To seal the deal with the ERC, Sánchez sent his right-hand man, cabinet minister Félix Bolaños, to Barcelona to meet with ERC president Oriol Junqueras on Thursday (see Tweet below), and which was validated by ERC party members on Friday. 

The deal includes the future amnesty law, the transfer of the Catalan Rodalies commuter rail network so that it is managed and controlled from Catalonia and not Madrid, and the write off of €15 billion of debt, among other measures. 

Bolaños had reportedly hoped to celebrate a parallel agreement with Puigdemont’s party at the same time but instead he told reporters he ‘hoped’ an agreement would ‘soon’ be signed with JxCat.

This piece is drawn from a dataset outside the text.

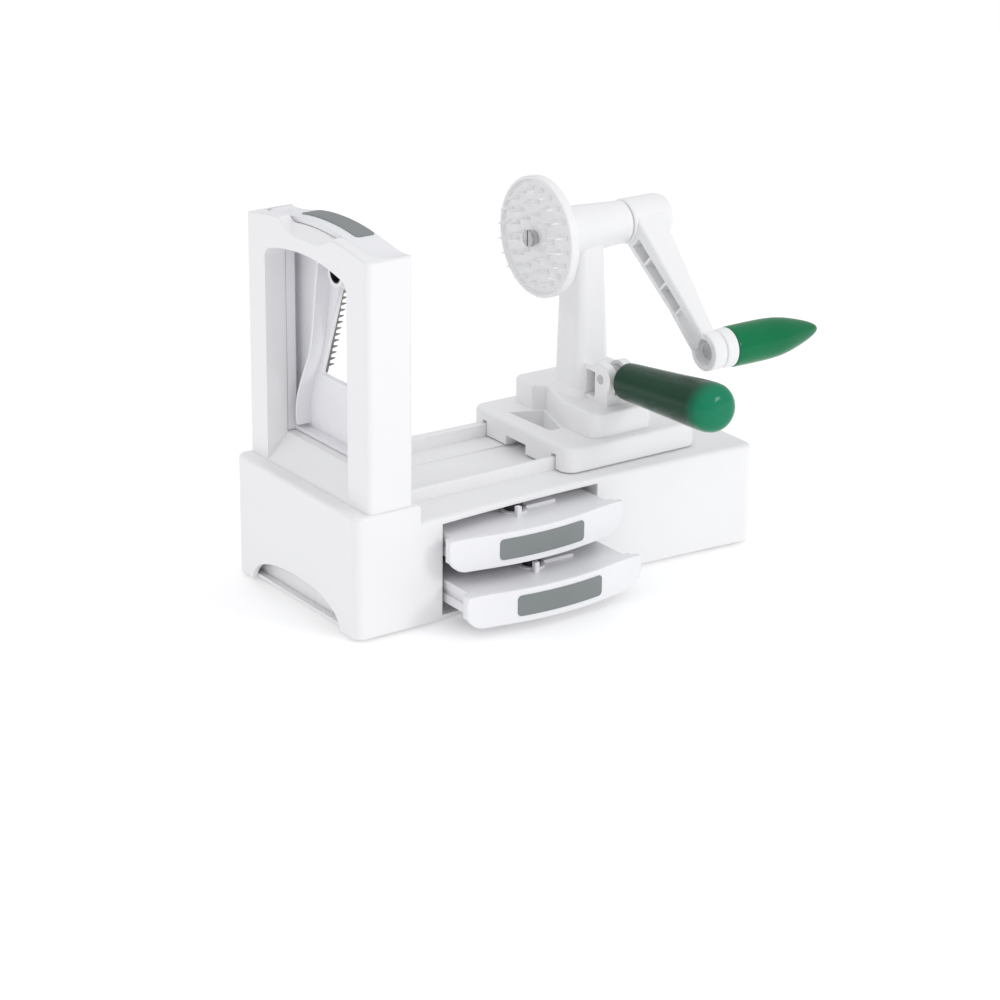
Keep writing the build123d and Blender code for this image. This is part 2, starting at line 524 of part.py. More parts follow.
def cart_frame(kind):
    fl = spline_band(fl_top, 3.0)
    # the two rear corners of the flange are rounded as seen from its face
    round_plan = Plane(origin=(0, -10, -5.0), x_dir=(1, 0, 0), z_dir=(0, 1, 0)) * RectangleRounded(2 * FL_HW, 28.0, 12.0)
    fl &= extrude(round_plan, 70.0)
    body = one(fl)
    body += bx(-58.0, 58.0, FL_BOT, 22.5, -14.0, 0.0)
    with BuildPart() as fb:
        with BuildSketch(Plane.XY.offset(-14.0)):
            with BuildLine():
                Spline(*[(a, b - 1.0) for a, b in fl_top])
                Line((fl_top[-1][0], fl_top[-1][1] - 1.0), (fl_top[-1][0], 19.0))
                Line((fl_top[-1][0], 19.0), (fl_top[0][0], 19.0))
                Line((fl_top[0][0], 19.0), (fl_top[0][0], fl_top[0][1] - 1.0))
            make_face()
        extrude(amount=14.0)
    body += fb.part & bx(-57.0, 57.0, 18.0, 40.0, -14.0, 0.0)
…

Jaume Asens, a member of the left-wing Podemos group – which up to now has governed in a coalition with Sánchez’s PSOE party – and who is negotiating a deal with JxCat, said ‘last minute differences’ had emerged, without giving details.

But the ‘differences are so small’ that not reaching a deal is ‘impossible’, he also told Spanish public television, adding he was convinced that such an agreement would be reached ‘in the hours or days to come’.

Spanish media has reported that Puigdemont’s reluctance to sign an agreement with the PSOE is linked to the power struggle between his party and ERC in Catalonia, which has been governed by pro-independence parties for a decade and is slated to hold a regional election in 2025.

JxCat has been an opponent to Sánchez’s government in recent years after helping bring him to power in 2018 when it backed a vote of no confidence against his right-wing predecessor Mariano Rajoy.

The more moderate ERC is open to dialogue with Madrid and has regularly helped Sánchez’s minority government to pass legislation in the Spanish Congress.

The ERC and JxCat governed Catalonia together at the time of the 2017 independence push but the two parties cut ties last year, with JxCat accusing ERC of weakness in its dealings with Spain’s central government. The ERC now governs Catalonia alone.

Puigdemont wants to ‘impose a narrative’ about the agreement that is different than that of the ERC’s so ‘the last word must be his’, journalist Enric Juliana wrote on Friday in Barcelona-based daily newspaper La Vanguardia.

Spanish media has also reported that Puigdemont is seeking to have the proposed amnesty bill more ‘far reaching’, to include names of other Catalan figures currently under investigation by the courts in Madrid, although not directly involved with the 2017 independence push.